Task objective:
Copy out each line below exactly as it appears.

Task data:
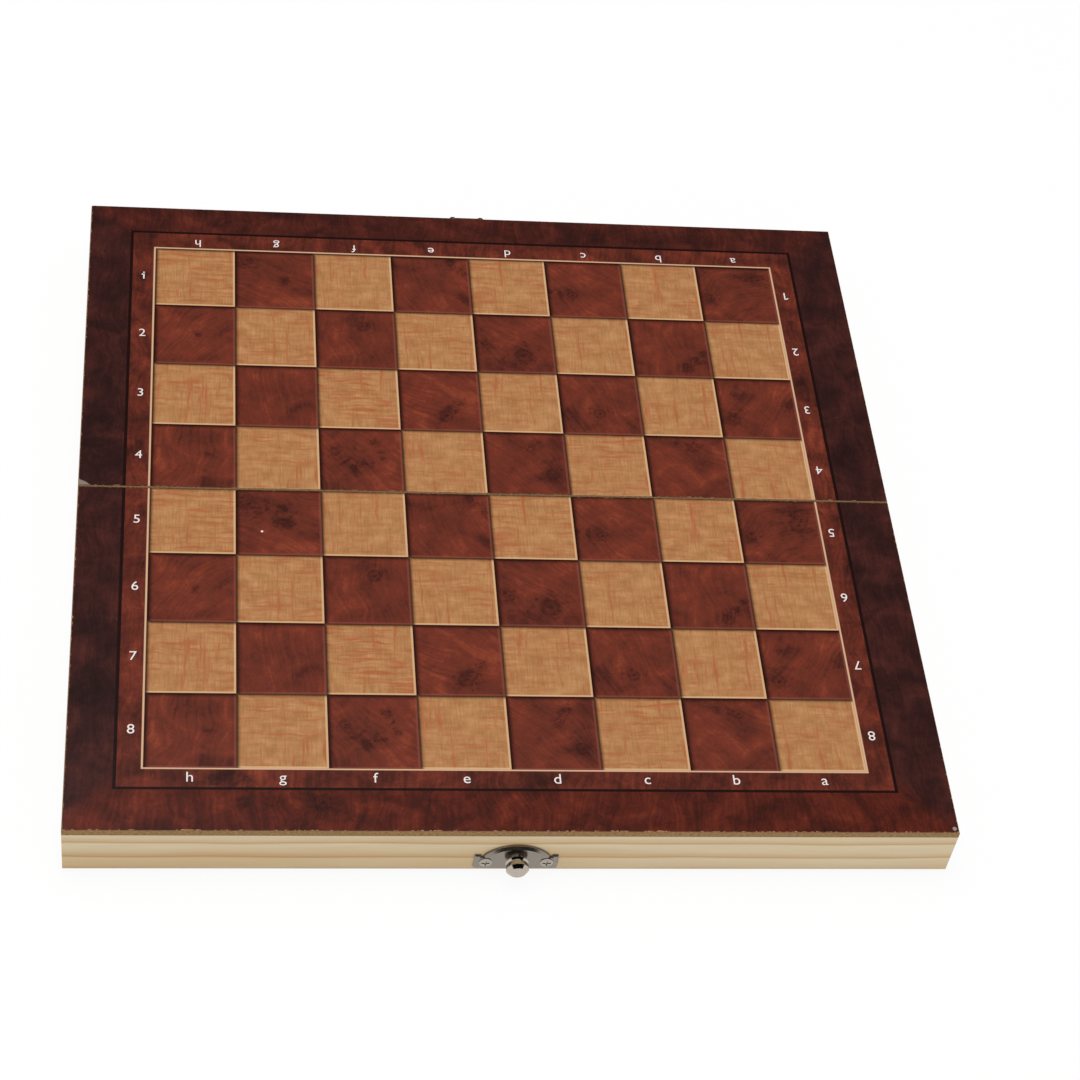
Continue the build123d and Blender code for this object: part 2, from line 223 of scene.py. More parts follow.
def sheet_tree():
    """A slab of Size centred on Middle, whose points know the way to the nearest knot."""
    tree = bpy.data.node_groups.new("printed_sheet", "GeometryNodeTree")
    socket_in(tree, "Size", "NodeSocketVector")
    socket_in(tree, "Middle", "NodeSocketVector")
    socket_in(tree, "Knots", "NodeSocketObject")
    socket_in(tree, "Finish", "NodeSocketMaterial")
    socket_in(tree, "Columns", "NodeSocketInt")
    socket_in(tree, "Rows", "NodeSocketInt")
    tree.interface.new_socket(name="Geometry", in_out="OUTPUT", socket_type="NodeSocketGeometry")
    given = tree.nodes.new("NodeGroupInput").outputs
    slab = add(tree, "GeometryNodeMeshCube", {
        "Size": given["Size"], "Vertices X": given["Columns"], "Vertices Y": given["Rows"],
        "Vertices Z": 2})
    slab = add(tree, "GeometryNodeSetPosition", {"Geometry": slab, "Offset": given["Middle"]})
    cloud = add(tree, "GeometryNodeObjectInfo", {"Object": given["Knots"]}, out="Geometry")
    place = add(tree, "GeometryNodeInputPosition")
    nearest = add(tree, "GeometryNodeSampleNearest", {"Geometry": cloud, "Sample Position": place},
                  domain="POINT")
    knot_place = add(tree, "GeometryNodeSampleIndex", {
        "Geometry": cloud, "Value": place, "Index": nearest}, data_type="FLOAT_VECTOR", domain="POINT")
    reach = add(tree, "GeometryNodeInputNamedAttribute", {"Name": "knot_reach"}, data_type="FLOAT")
    knot_reach = add(tree, "GeometryNodeSampleIndex", {
        "Geometry": cloud, "Value": reach, "Index": nearest}, data_type="FLOAT", domain="POINT")
    away = add(tree, "ShaderNodeVectorMath", {0: place, 1: knot_place}, operation="SUBTRACT")
    # The height between the sheet and the cloud doesn't count, so the way is laid flat.
    away = add(tree, "ShaderNodeVectorMath", {0: away, 1: (1.0, 1.0, 0.0)}, operation="MULTIPLY")
    slab = add(tree, "GeometryNodeStoreNamedAttribute", {
        "Geometry": slab, "Name": "knot_way", "Value": away}, data_type="FLOAT_VECTOR", domain="POINT")
    slab = add(tree, "GeometryNodeStoreNamedAttribute", {
        "Geometry": slab, "Name": "knot_reach", "Value": knot_reach}, data_type="FLOAT", domain="POINT")
    distance = add(tree, "ShaderNodeVectorMath", {0: away}, out="Value", operation="LENGTH")
    slab = add(tree, "GeometryNodeStoreNamedAttribute", {
        "Geometry": slab, "Name": "knot_distance", "Value": distance}, data_type="FLOAT", domain="POINT")
    slab = add(tree, "GeometryNodeRealizeInstances", {"Geometry": slab})
    slab = add(tree, "GeometryNodeSetMaterial", {"Geometry": slab, "Material": given["Finish"]})
    output = tree.nodes.new("NodeGroupOutput")
    tree.links.new(slab, output.inputs[0])
    return tree


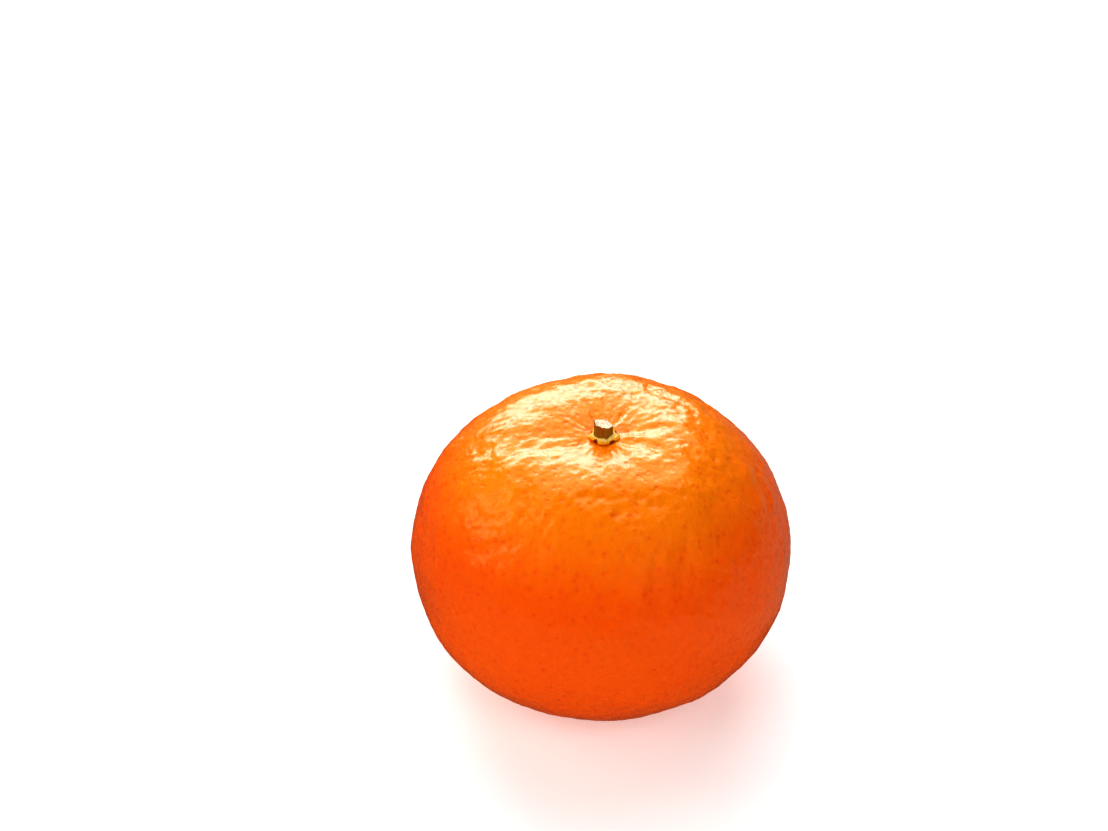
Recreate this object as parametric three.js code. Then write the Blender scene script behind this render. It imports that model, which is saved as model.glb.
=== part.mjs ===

In response:
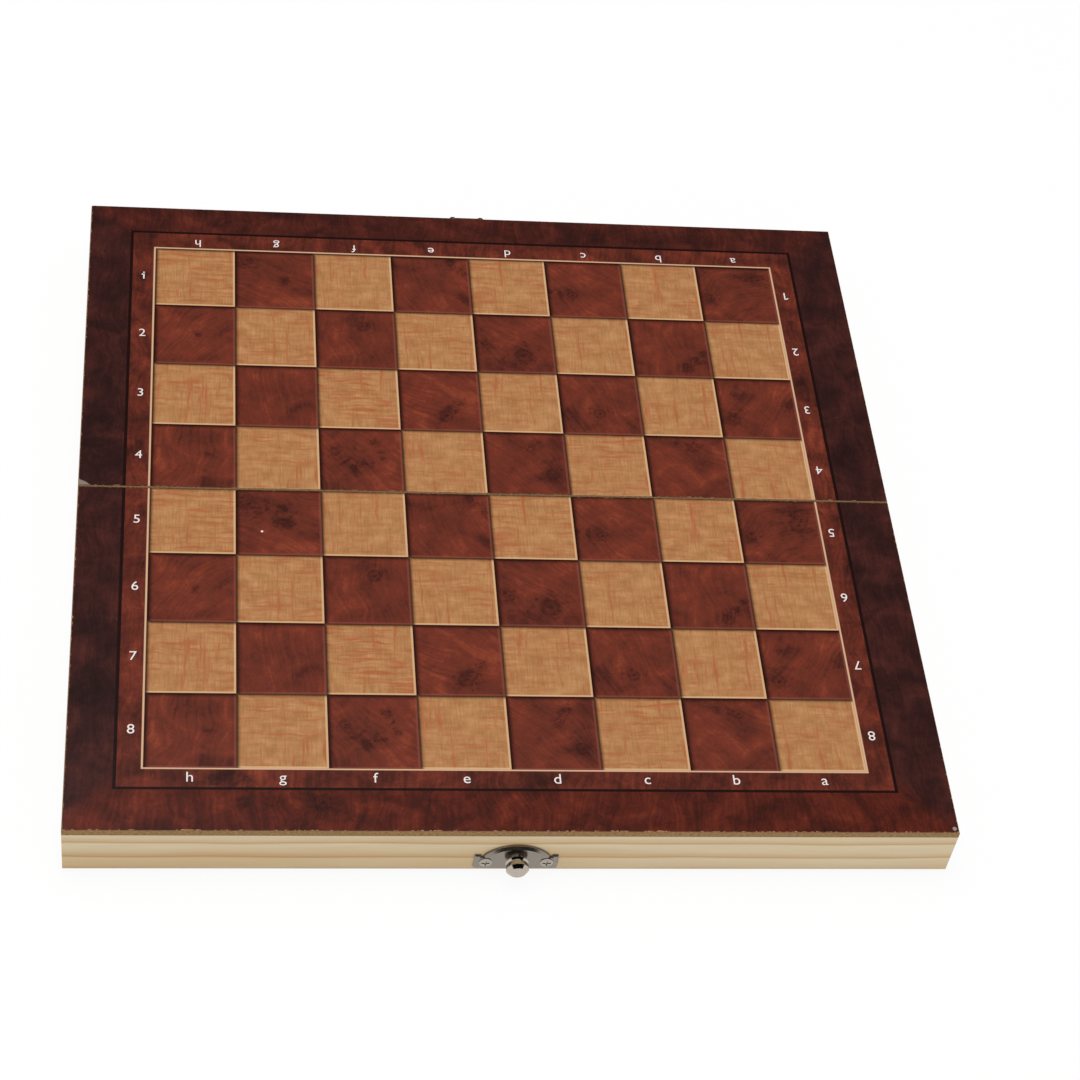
Continue the build123d and Blender code for this object: part 2, from line 223 of scene.py. More parts follow.
def sheet_tree():
    """A slab of Size centred on Middle, whose points know the way to the nearest knot."""
    tree = bpy.data.node_groups.new("printed_sheet", "GeometryNodeTree")
    socket_in(tree, "Size", "NodeSocketVector")
    socket_in(tree, "Middle", "NodeSocketVector")
    socket_in(tree, "Knots", "NodeSocketObject")
    socket_in(tree, "Finish", "NodeSocketMaterial")
    socket_in(tree, "Columns", "NodeSocketInt")
    socket_in(tree, "Rows", "NodeSocketInt")
    tree.interface.new_socket(name="Geometry", in_out="OUTPUT", socket_type="NodeSocketGeometry")
    given = tree.nodes.new("NodeGroupInput").outputs
    slab = add(tree, "GeometryNodeMeshCube", {
        "Size": given["Size"], "Vertices X": given["Columns"], "Vertices Y": given["Rows"],
        "Vertices Z": 2})
    slab = add(tree, "GeometryNodeSetPosition", {"Geometry": slab, "Offset": given["Middle"]})
    cloud = add(tree, "GeometryNodeObjectInfo", {"Object": given["Knots"]}, out="Geometry")
    place = add(tree, "GeometryNodeInputPosition")
    nearest = add(tree, "GeometryNodeSampleNearest", {"Geometry": cloud, "Sample Position": place},
                  domain="POINT")
    knot_place = add(tree, "GeometryNodeSampleIndex", {
        "Geometry": cloud, "Value": place, "Index": nearest}, data_type="FLOAT_VECTOR", domain="POINT")
    reach = add(tree, "GeometryNodeInputNamedAttribute", {"Name": "knot_reach"}, data_type="FLOAT")
    knot_reach = add(tree, "GeometryNodeSampleIndex", {
        "Geometry": cloud, "Value": reach, "Index": nearest}, data_type="FLOAT", domain="POINT")
    away = add(tree, "ShaderNodeVectorMath", {0: place, 1: knot_place}, operation="SUBTRACT")
    # The height between the sheet and the cloud doesn't count, so the way is laid flat.
    away = add(tree, "ShaderNodeVectorMath", {0: away, 1: (1.0, 1.0, 0.0)}, operation="MULTIPLY")
    slab = add(tree, "GeometryNodeStoreNamedAttribute", {
        "Geometry": slab, "Name": "knot_way", "Value": away}, data_type="FLOAT_VECTOR", domain="POINT")
    slab = add(tree, "GeometryNodeStoreNamedAttribute", {
        "Geometry": slab, "Name": "knot_reach", "Value": knot_reach}, data_type="FLOAT", domain="POINT")
    distance = add(tree, "ShaderNodeVectorMath", {0: away}, out="Value", operation="LENGTH")
    slab = add(tree, "GeometryNodeStoreNamedAttribute", {
        "Geometry": slab, "Name": "knot_distance", "Value": distance}, data_type="FLOAT", domain="POINT")
    slab = add(tree, "GeometryNodeRealizeInstances", {"Geometry": slab})
    slab = add(tree, "GeometryNodeSetMaterial", {"Geometry": slab, "Material": given["Finish"]})
    output = tree.nodes.new("NodeGroupOutput")
    tree.links.new(slab, output.inputs[0])
    return tree


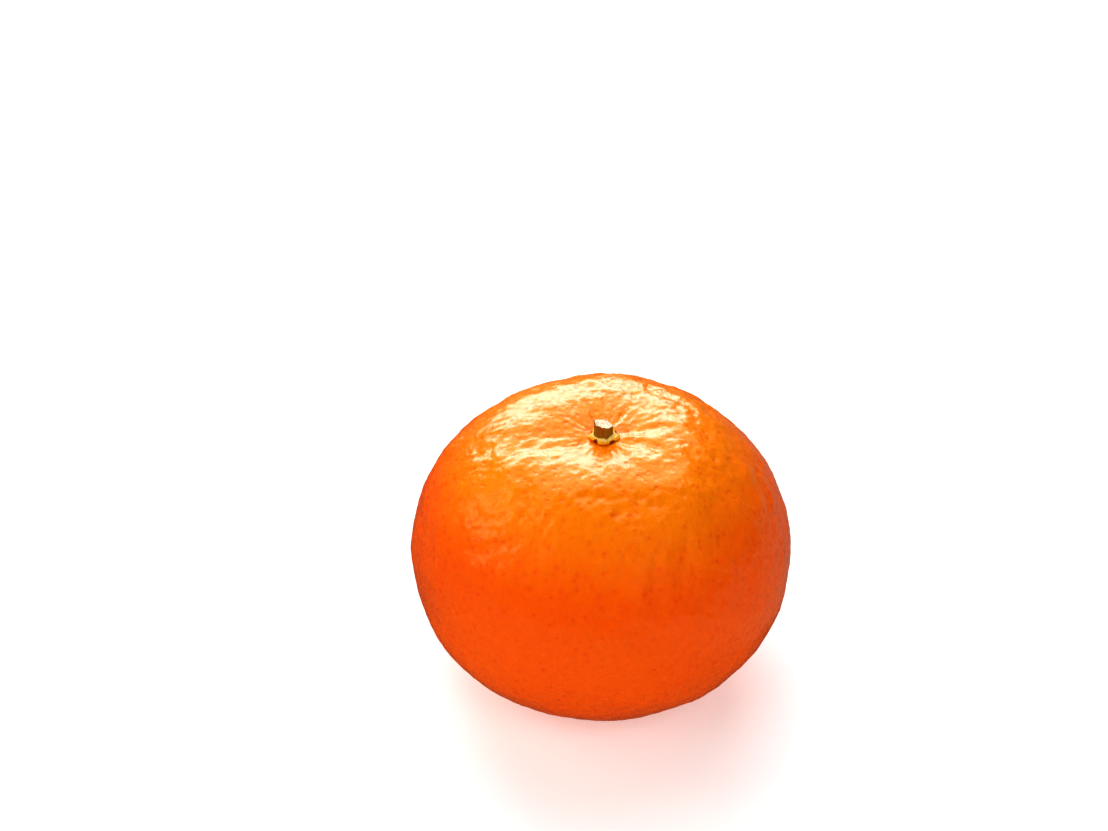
Recreate this object as parametric three.js code. Then write the Blender scene script behind this render. It imports that model, which is saved as model.glb.
=== part.mjs ===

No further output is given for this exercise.